Den kenne ich allerdings auch.
Es ist wohl der Enkel seines Opas.

Anonym hat gesagt…

Aber vielleicht sollte man hier nicht so sehr von Spargel und Erdbeeren schwaermen, die man ja zu dieser Zeit in großen Teilen Deutschlands sehr guenstig bekommt. Sonst meldet sich nachher noch das Tal der Ahnungslosen und jammert, dass man die Schnitzel dort mit Mischgemuese aus der Dose essen muss, Grillfleisch ohne Ketschup genossen wird und Erdbeeren nur unter dem Ladentisch liegen. Aber hier ein kleiner Trost für Euch: Dafuer habt ihr ja die schoenen Berge naeher und wenn es lange regnet... (nee das ist zu gemein) Also trotz Loeschung meines urspruenglichen Spargel-Kommentars: Weiterhin viel Spaß. Bleibt gesund. Esst keine komischen Sachen, sonst sitzt es sich u.U. schlecht auf dem Sattel. Der Verzehr von Cay Huong, Nhim, Dui Rung und Ky Da ist ausserdem verboten. Also denkt immer daran: Hoc an, hoc noi!! In diesem Sinne...

Anonym hat gesagt…

schön, wieder von euch zu hören und ganz liebe grüße aus dem sommerlichen Potsdam. Die Bilder sind fantastisch und lassen ein Schmunzeln auf das Gesicht - die Vorstellung wie eine abgekämpfte und verzweifelte Bootsmannschaft euch anschielt und zum Schlammbad zwingt ist herrlich!

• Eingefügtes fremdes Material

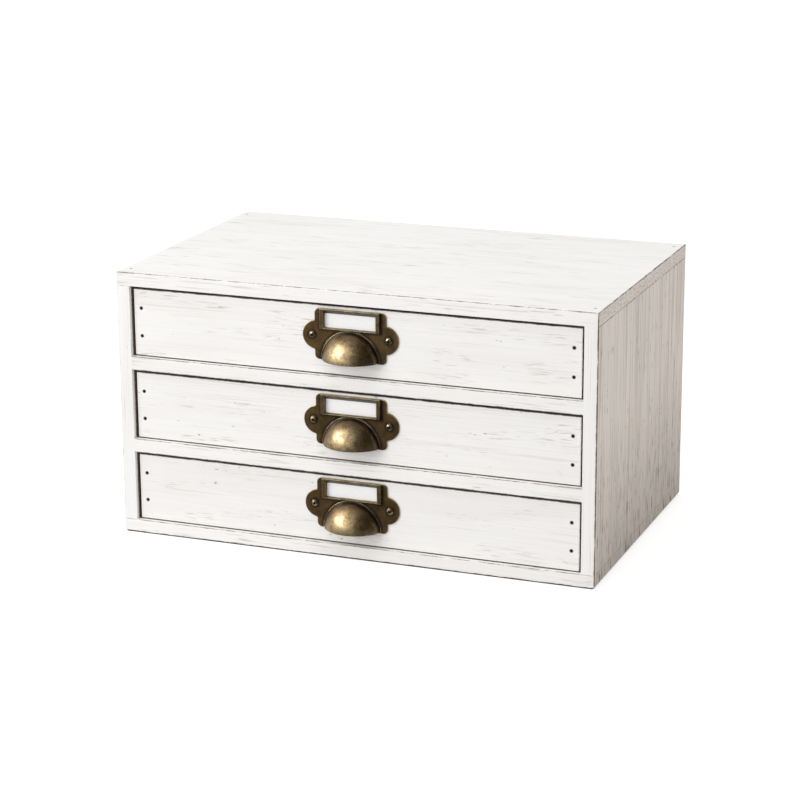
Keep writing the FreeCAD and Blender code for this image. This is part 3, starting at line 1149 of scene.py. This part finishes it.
@dataclass(frozen=True)
class AntiqueBronze:
    """Cast brass, darkened to an antique bronze, rubbed back on its high spots and lacquered.

    The eye gets a mottled dark brown metal, satin and uneven, that turns to warm brass where
    hands polish it: on the crown of the cup and along the edges of the casting. The lacquer
    gives it a paler highlight.

    Attributes:
        name: The material's name.
        screw_row: The height of the lowest screws, in millimetres.
        row_pitch: From one row of screws to the next, in millimetres.
        crown: How far proud of the plate the crown's polish begins and is full, in millimetres.
        raised: How polished everything proud of the plate is, from 0 to 1.
        screw_ring: How far from the screws' middles the dark ring round them is full and where it ends, in
            millimetres.
        in_walls: How dark the foot of whatever rises from the plate is painted, as shade, from 0 to 1.
        in_corners: How dark the plate is painted round the frame and the cup, as shade, from 0 to 1.
        pull: The pull that the metal is for.
        dark: The patina where it is thickest.
        brown: The patina where it is thinnest.
        brass: The polished metal.
        bright: The metal rubbed bare along the edges.
        dirt_and_shade: The near-black of the painted shade at the walls, corners and well, of dirt and
            shade in the hollows, and of the rings round the screws.
    """

    name: str
    screw_row: float
    row_pitch: float
    crown: tuple[float, float] = (4.0, 14.0)
    raised: float = 0.15
    screw_ring: tuple[float, float] = (2.7, 4.6)
    in_walls: float = 0.7
    in_corners: float = 0.7
    pull: CupPull = CupPull()
    dark: str = "#48381F"
    brown: str = "#745A34"
    brass: str = "#B49E74"
    bright: str = "#C4B38C"
    dirt_and_shade: str = "#1A120A"

    def shade_and_ring_masks(self, recipe: Recipe, proud: Socket) -> list[Socket]:
        """Masks the painted shade at the foot of the walls and on the plate round them, and the dark rings
        round the screws.

        Args:
            recipe: The material being made.
            proud: How far the metal stands out from the plate's face.

        Returns:
            The three masks in that order.
        """
        add, pull = recipe.add, self.pull
        x, _, z = add("SeparateXYZ", {0: recipe.mm}).node.outputs
        across = add("Math", {0: x}, operation="ABSOLUTE")
        # Heights from the nearest of the rows of screws
        row = add("Math", {0: z, 1: self.screw_row}, operation="SUBTRACT")
        row = add("Math", {0: row, 1: self.row_pitch / 2, 2: -self.row_pitch / 2}, operation="WRAP")
        # The walls' painted shade is a band 1.5 mm high, from the plate's face up
        band = add("Math", {0: proud, 1: 0.75}, operation="SUBTRACT")
        band = add("Math", {0: band}, operation="ABSOLUTE")
        frame_middle = (pull.plate_top + pull.frame_low) / 2
        frame_half_height = (pull.plate_top - pull.frame_low) / 2
        beside = add("Math", {0: across, 1: pull.frame_half}, operation="SUBTRACT")
        above = add("Math", {0: row, 1: frame_middle}, operation="SUBTRACT")
        above = add("Math", {0: above}, operation="ABSOLUTE")
        above = add("Math", {0: above, 1: frame_half_height}, operation="SUBTRACT")
        to_frame = add("Math", {0: beside, 1: above}, operation="MAXIMUM")
        from_lip = add("Math", {0: row, 1: pull.plate_bottom}, operation="ADD")
        to_cup = add("CombineXYZ", {0: x, 1: from_lip})
        to_cup = add("VectorMath", {0: to_cup}, out="Value", operation="LENGTH")
        to_cup = add("Math", {0: to_cup, 1: pull.rim}, operation="SUBTRACT")
        to_wall = add("Math", {0: to_frame, 1: to_cup}, operation="MINIMUM")
        beside = add("Math", {0: across, 1: pull.screw_x}, operation="SUBTRACT")
        to_screw = add("CombineXYZ", {0: beside, 1: row})
        to_screw = add("VectorMath", {0: to_screw}, out="Value", operation="LENGTH")
        # Each is full up to the first distance in millimetres and ends at the second
        walls, corners, seats = (
            add("MapRange", {0: away, 1: full, 2: end, 3: most, 4: 0.0}, interpolation_type="SMOOTHSTEP")
            for away, full, end, most in (
                (band, 0.45, 0.75, self.in_walls),
                (to_wall, 0.5, 2.8, self.in_corners),
                (to_screw, *self.screw_ring, 0.85),
            )
        )
        # The corners' painted shade lies on the plate, and has faded out 0.7 mm over its face
        on_plate = add("MapRange", {0: proud, 1: 0.7, 2: 0.3})
        corners = add("Math", {0: corners, 1: on_plate}, operation="MULTIPLY")
        return [walls, corners, seats]

    def material(self) -> bpy.types.Material:
        """Makes the metal's material.

        Returns:
            The material.
        """
        recipe = Recipe(self.name)
        add = recipe.add

        # Blotches of patina 6 mm across, with specks of 1.2 mm
        blotch = add("TexNoise", {"Vector": recipe.mm, "Scale": 1 / 6, "Detail": 5.0, "Roughness": 0.62})
        speck = add("TexNoise", {"Vector": recipe.mm, "Scale": 1 / 1.2, "Detail": 3.0})
        tone = add("Math", {0: speck, 1: 0.5, 2: blotch}, operation="MULTIPLY_ADD")
        depth = add("MapRange", {0: tone, 1: 0.55, 2: 0.98})
        uneven = add("MapRange", {0: tone, 1: 0.58, 2: 0.92, 3: 0.2})
        out = add("SeparateXYZ", {0: recipe.mm}, out=1)
        proud = add("Math", {0: FACE_Y - self.pull.plate_thickness, 1: out}, operation="SUBTRACT")
        # What is 0.9 mm over the plate's face begins to be polished a little, and the crown fully
        raised, crown = (
            add("MapRange", {0: proud, 1: start, 2: full, 4: most}, interpolation_type="SMOOTHSTEP")
            for start, full, most in ((0.9, 1.9, self.raised), (*self.crown, 1.0))
        )
        polish = add("Math", {0: raised, 1: crown}, operation="MAXIMUM")
        polish = add("Math", {0: polish, 1: uneven}, operation="MULTIPLY")
        rub = add("Attribute", out="Fac", attribute_name="rub")
        rub = add("Math", {0: rub, 1: uneven}, operation="MULTIPLY")
        hollow = add("Attribute", out="Fac", attribute_name="hollow")
        walls, corners, seats = self.shade_and_ring_masks(recipe, proud)
        colour = srgb(self.dark)
        # The near-black paints shade at the foot of the walls, round the frame and the cup and in the
        # frame's well, dirt with shade in the hollows, and a ring round each screw
        for shown, paint in (
            (depth, self.brown),
            (polish, self.brass),
            (walls, self.dirt_and_shade),
            (corners, self.dirt_and_shade),
            (rub, self.bright),
            (hollow, self.dirt_and_shade),
            (seats, self.dirt_and_shade),
        ):
            colour = add("Mix", {0: shown, 6: colour, 7: srgb(paint)}, out=2, data_type="RGBA")
        rough = add("MapRange", {0: polish, 3: 0.5, 4: 0.36})
        bump = add("Bump", {"Strength": 0.4, "Distance": 0.00005, "Height": tone})
        inputs = {"Base Color": colour, "Metallic": 1.0, "Roughness": rough, "Normal": bump}
        lacquer = {"Coat Weight": 0.65, "Coat Roughness": 0.3}
        return recipe.finish(add("BsdfPrincipled", {**inputs, **lacquer}))


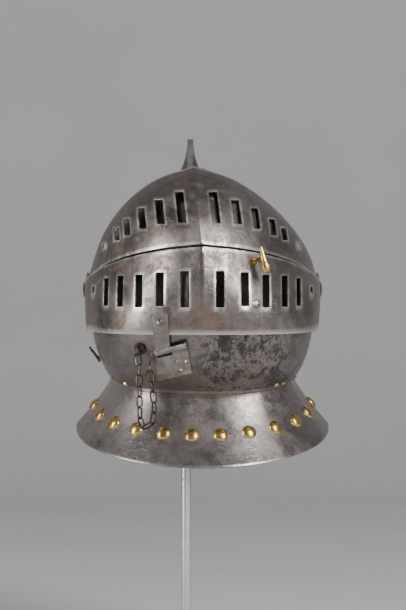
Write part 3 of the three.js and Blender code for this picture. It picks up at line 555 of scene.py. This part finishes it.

Hier hört man zur Zeit viel über Doping im Radsport - bleibt sauber!Wir sind auch stolz auf euch, wenn ihr nur 2. werdet :o) tina

Anonym hat gesagt…

Hallo Jack und Marco,
leider habe ich erst heute Euer "Sosidei Kambodscha" gelesen, ein ganz toller Bericht und wieder faszinierende Bilder.
Weiter gute Fahrt und möglichst nicht zu viel Schlamm !!
Wir freuen uns schon auf den nächsten Bericht.
EV und Wolfgang aus Dresden

Unknown hat gesagt…

So ein Regenwurm hat's gut,
so ein Regenwurm hat's fein
ach lass mich doch,
ach lass mich doch
ein Regenwürmchen sein.

Der Schlamm sieht gut aus, sind bestimmt ordentlich Vitamine und Mineralien drin. Den könnte man glatt in Containern nach Europa schiffen und in die einheimischen Thermaltempel kippen, dann hätten die Leute dort ein Problem weniger.
Wandlitzer Morekeckeck ist da leider viel zu grün und naturmiefig. Das man bei der Tour de France nun nicht mehr mit 10 Teller Nudeln am Tag ein neues Trikot gewinnt ist mittlerweile amtlich - bleibt lieber bei Chili und Ingwer, das ist gesünder. Kommt weiter so gut vorwärts !

Anonym hat gesagt…

Gleich zweimal treffen mich diese Woche diese wunderbaren Bilder aus Kambodscha(für alle: in Berlin gibt es derzeit eine Angkor-Ausstellung im Martin Gropius Bau!)...genießt sie, wie sie es nur könnt...es waren, trotz, aber zum Glück trockener Straßenbeläge, die bislang eindrucksvollsten Erlebnisse, die ich haben durfte...besonders das Lachen der Kinder klingt noch lange im Ohr (und tröstet vielleicht über das Knirschen der Kette hinweg)!
Gute Reise, Anja.

Anonym hat gesagt…

ps: würd´ man das boot nicht noch erkennen,
könnt´ man es glatt versaut benennen.
wie man es drehn und wenden kann,
es bleibt bei blähungen im schlamm.
:o) tina

Anonym hat gesagt…

13. Juni !! Heute kam der Kartengruß aus Kambodscha per Post, vielen lieben Dank !
Leider noch kein neuer Bericht im Rechner, wir hoffen, dass es Euch beiden gut geht und dass die Räder rollen (können).